AFAIK, such a change is registered in the (internal) object so a subsequent query will return the updated value.

*

Offline sciurius

  • Jr. Member
  • **
  • 67
    • View Profile
    • Website
Re: CTS 7 - text and graphics objects
« Reply #10: April 19, 2017, 04:20:46 PM »
If there are any size limits on how much can be in a PDF object/stream, it could automatically split up content into multiple PDF objects.

If you need to split a stream at a given point, can you transfer the actual graphics state to the second part of the stream?

*

Offline Phil

  • Global Moderator
  • Sr. Member
  • *****
  • 353
    • View Profile
Re: CTS 7 - text and graphics objects
« Reply #11: April 19, 2017, 09:03:02 PM »
AFAIK, such a change is registered in the (internal) object so a subsequent query will return the updated value.

Yes, it should, but I want to make sure we have our bases covered regarding something being executed in another PDF stream that might possibly change a PDF setting in-between PDF::API2 setting a value, and the actual execution of the later PDF command. Offhand, I can't think of any situation where this might occur, but still, I have this nagging feeling in the back of my head that there might be some odd edge case where something could appear to change asynchronously, especially if you mix Content methods and ExtGState methods.

*

Offline Phil

  • Global Moderator
  • Sr. Member
  • *****
  • 353
    • View Profile
Re: CTS 7 - text and graphics objects
« Reply #12: April 19, 2017, 09:08:33 PM »
If you need to split a stream at a given point, can you transfer the actual graphics state to the second part of the stream?

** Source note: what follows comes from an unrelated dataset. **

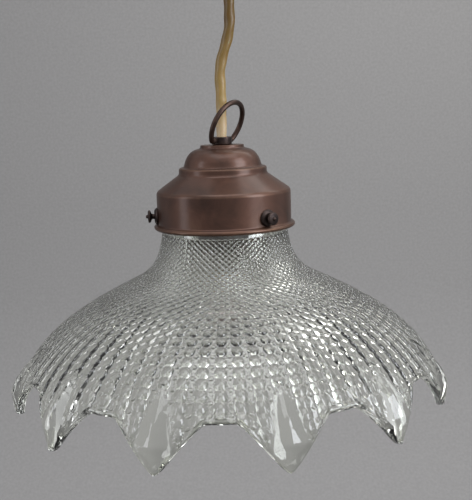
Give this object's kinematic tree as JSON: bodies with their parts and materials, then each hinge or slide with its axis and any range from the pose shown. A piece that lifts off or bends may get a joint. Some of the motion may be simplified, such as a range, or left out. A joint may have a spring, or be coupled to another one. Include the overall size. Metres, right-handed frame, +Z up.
{
  "type": "pendant ceiling light",
  "caption": "Pendant light: pressed-glass shade with a spear-point edge, held in a brass gallery under a ceiling rose.",
  "frame": {"origin": "on the lamp's vertical axis, in the plane of the ceiling", "axes": "+Z up, out of the rose into the ceiling; +X right and -Y front, as the lamp is seen in the picture"},
  "size_m": [0.2678, 0.2678, 0.2972],
  "materials": {
    "patinated_brass": "brown patina, satin",
    "blackened_brass": "blackened, satin",
    "bright_brass": "plain, lightly tarnished",
    "zinc_steel": "zinc plated",
    "pressed_glass": "clear, pressed in a bead pattern",
    "aged_flex": "aged, matt",
    "porcelain": "glazed",
    "bakelite": "moulded, polished",
    "brown_core": "extruded",
    "blue_core": "extruded"
  },
  "bodies": {
    "ceiling_rose": {"ceiling_plate": "zinc_steel", "rose_cover": "patinated_brass", "cover_screw_left": "blackened_brass", "cover_screw_right": "blackened_brass", "cord_grip": "patinated_brass", "cord_grip_nut": "zinc_steel", "grip_screw": "blackened_brass", "terminal_block": "porcelain", "terminal_block_screw": "zinc_steel", "terminal_screw_live": "bright_brass", "terminal_screw_neutral": "bright_brass", "rose_core_live": "brown_core", "rose_core_neutral": "blue_core"},
    "pendant": {"flex_cord": "aged_flex", "ring_collar": "blackened_brass", "gallery": "patinated_brass", "gallery_locknut": "zinc_steel", "screw_boss_1": "patinated_brass", "screw_boss_2": "patinated_brass", "screw_boss_3": "patinated_brass", "holder_cap": "bright_brass", "holder_core": "porcelain", "holder_contact": "bright_brass", "holder_screw_shell": "bright_brass", "holder_skirt": "bakelite", "holder_screw_live": "zinc_steel", "holder_screw_neutral": "zinc_steel", "lamp_core_live": "brown_core", "lamp_core_neutral": "blue_core", "glass_shade": "pressed_glass"},
    "bail": {"ring_bail": "blackened_brass"},
    "screw_1": {"thumbscrew_1": "blackened_brass"},
    "screw_2": {"thumbscrew_2": "blackened_brass"},
    "screw_3": {"thumbscrew_3": "blackened_brass"}
  },
  "joints": [
    {"name": "pendant_swing", "type": "hinge", "parent": "ceiling_rose", "child": "pendant", "pos_m": [0, 0, -0.045], "axis": [0, 1, 0], "range_deg": [-25, 25], "deforming": ["flex_cord"]},
    {"name": "bail_tilt", "type": "hinge", "parent": "pendant", "child": "bail", "pos_m": [0, 0, -0.1334], "axis": [0.5446, 0.8387, 0], "range_deg": [-10, 58]},
    {"name": "thumbscrew_1_travel", "type": "slide", "parent": "pendant", "child": "screw_1", "axis": [0.6157, -0.788, 0], "range_m": [0, 0.005]},
    {"name": "thumbscrew_2_travel", "type": "slide", "parent": "pendant", "child": "screw_2", "axis": [0.3746, 0.9272, 0], "range_m": [0, 0.005]},
    {"name": "thumbscrew_3_travel", "type": "slide", "parent": "pendant", "child": "screw_3", "axis": [-0.9903, -0.1392, 0], "range_m": [0, 0.005]}
  ]
}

So long as you guarantee that the continuation object/stream comes immediately after its predecessor (no other objects between them), I don't see why the graphics state wouldn't automatically be the same. I'm not aware of PDF doing any graphics state reset at the beginning of a stream (the whole point of my discussion about object interactions with PDF processing).

Does anyone know offhand if there is a size limit to a PDF stream? Possibly something to do with the integer size (e.g., 16 or 32 bit) used to hold the stream length?